Daher auch die Absage an die Möglichkeit, sich einfach in die "alte Linke" zu integrieren, da sie sich als wesentlich unfähig erwiesen hat, in ihrer gegenwärtigen Form (vgl. die meisten kommunistischen Parteien des Ostens und viele des Westen) eine echte gesellschaftliche Alternative zu bieten und zudem zu viele (ehemals ideologiebedingte) Fehler begangen hat.

Opposition von "innen" oder von "außen"?

Die zweite Frage, die sich heute in Südtirol dringend stellt, ist jene nach der Opposition "im System" oder "außerhalb". Meine persönliche Ansicht ist, dass eine "systemimmanente" Linksopposition in Südtirol mehr noch als anderswo abzulehnen ist.
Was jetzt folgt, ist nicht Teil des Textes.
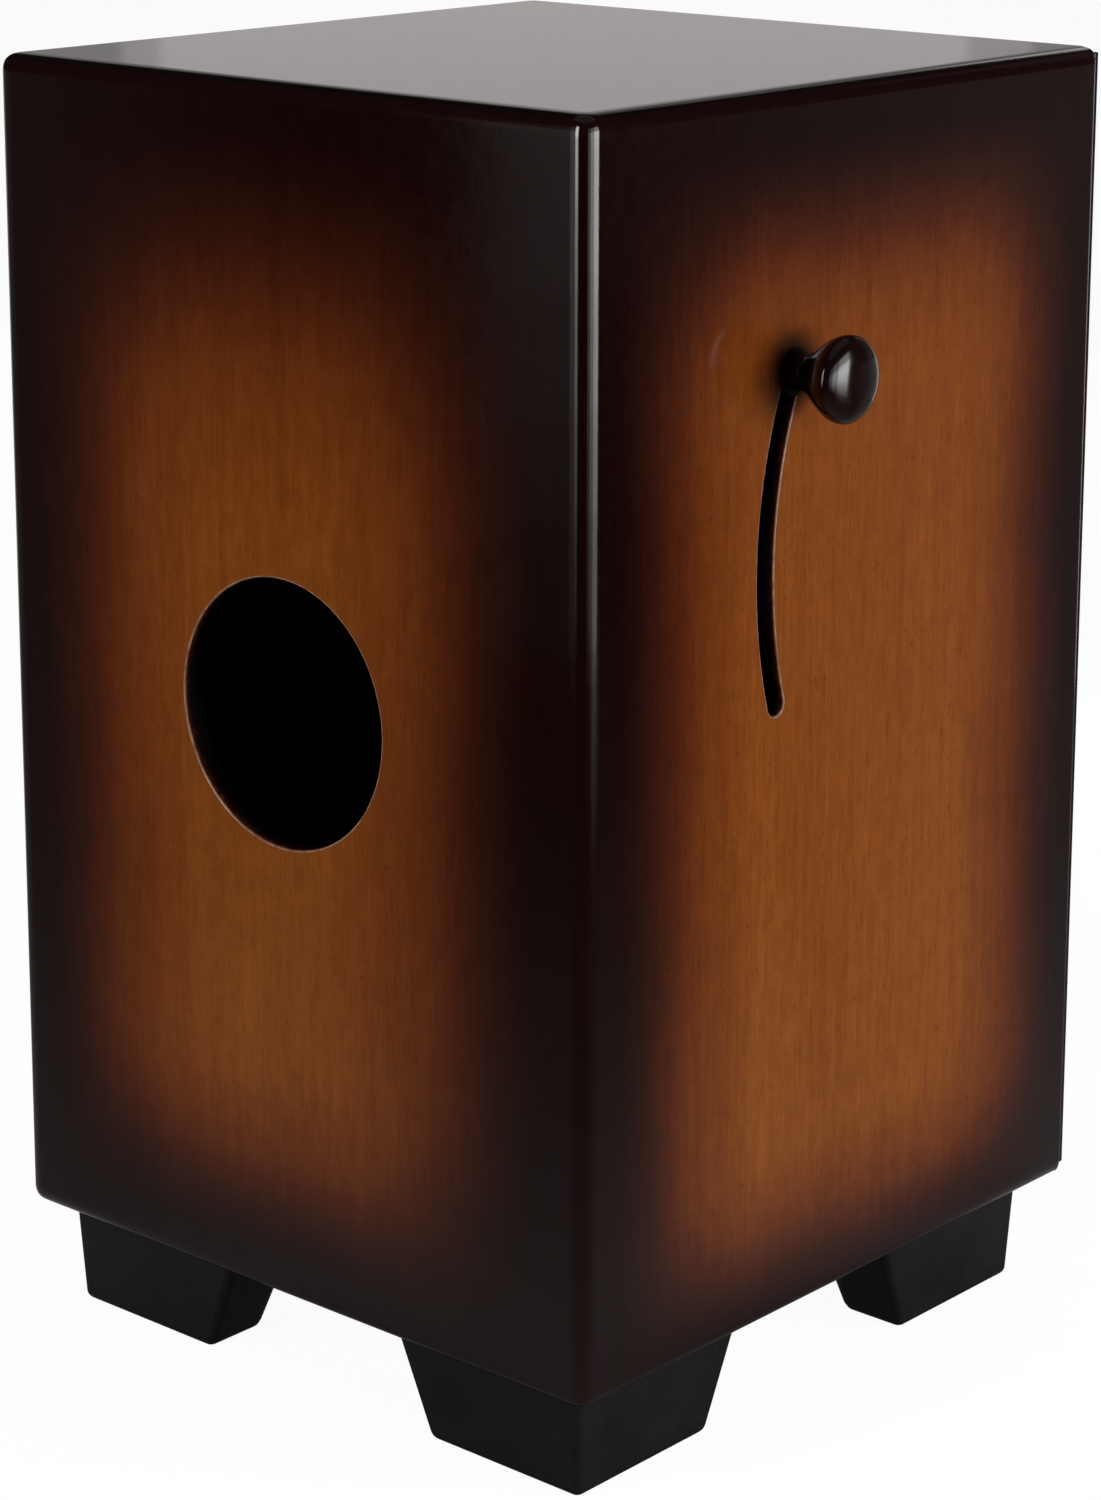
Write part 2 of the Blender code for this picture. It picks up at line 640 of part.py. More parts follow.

Die SFP liefert den besten Beweis, wie man sogar dazu beitragen kann, den Überlebenskampf eines Systems zu verlängern, indem man ihm das Alibi einer inneren Opposition liefert, ohne jedoch aus der Gefangenschaft ausbrechen zu können. In Südtirol wiegt das "System" doppelt schwer: einmal wegen des völkischen Gegensatzes (weswegen ich fortfahre, eine "deutsche" oder "italienische" Partei abzulehnen), sodann wegen der Unfähigkeit, in einem so begrenzten Raum, unter so begrenzten Voraussetzungen, gesellschaftliche und politische Alternativen zu versuchen.

Gerade aus diesem Grund ist es - meines Erachtens - die wichtigste Aufgabe der Linksopposition heute in Südtirol, in verstärktem Ausmaß im "Vorfeld" (Gartner) zu arbeiten, um die Voraussetzungen zu schaffen, bald eine politische Alternative zu ermöglichen. Das wird einerseits heißen, sich auf kultureller, wirtschaftlicher, soziologischer, usw. Ebene mit den verschiedenen Problemen unserer Gesellschaft und der Gesellschaft im allgemeinen zu befassen, um dadurch das nötige Rüstzeug bereitzuhaben, wenn das "System" zufällig früher als erwartet von selbst zusammenbrechen sollte, oder um eben die Waffen zu schärfen, die es besiegen können. Andererseits wird es höchste Zeit, in Südtirol die gesellschaftlichen Kräfte ausfindig zu machen, auf die sich eine politsch-soziale Alternative stützen soll: praktisch bedeutet das, dass sich die Opposition unter deutschen und italienischen Südtirolern immer mehr ausbreiten muß, um nicht Gedankengut einiger weniger zu bleiben, während die Masse gläubig ihren (Ver)Führern nachläuft. Und schließlich muß, meines Erachtens, die Linke Südtirols immer mehr mit der politische, kulturellen, wirtschaftlichen und sozialen Linken in den Nachbarräumen (Italien, Österreich, Europa) in Verbindung kommen, um überhaupt lebensfähig zu sein und nicht eine unfruchtbare Absonderung zu riskieren.

Daran zu arbeiten, ist - nach meiner Meinung - vorderhand am wichtigsten. Andere kurzfristige Hypothesen aufstellen zu wollen, scheint mir persönlich noch übereilt. Wichtiger als unmittelbare Wahlergebnisse für die nächsten zwei oder drei Jahre sind die Vorarbeiten für eine gründliche und dauerhafte Änderung auf lange Frist.

Aber vielleicht ist die Unterscheidung zwischen langfristiger und kurzfristiger Arbeit heute schon überholt. Denn die Geschichte läuft schnell wie noch nie.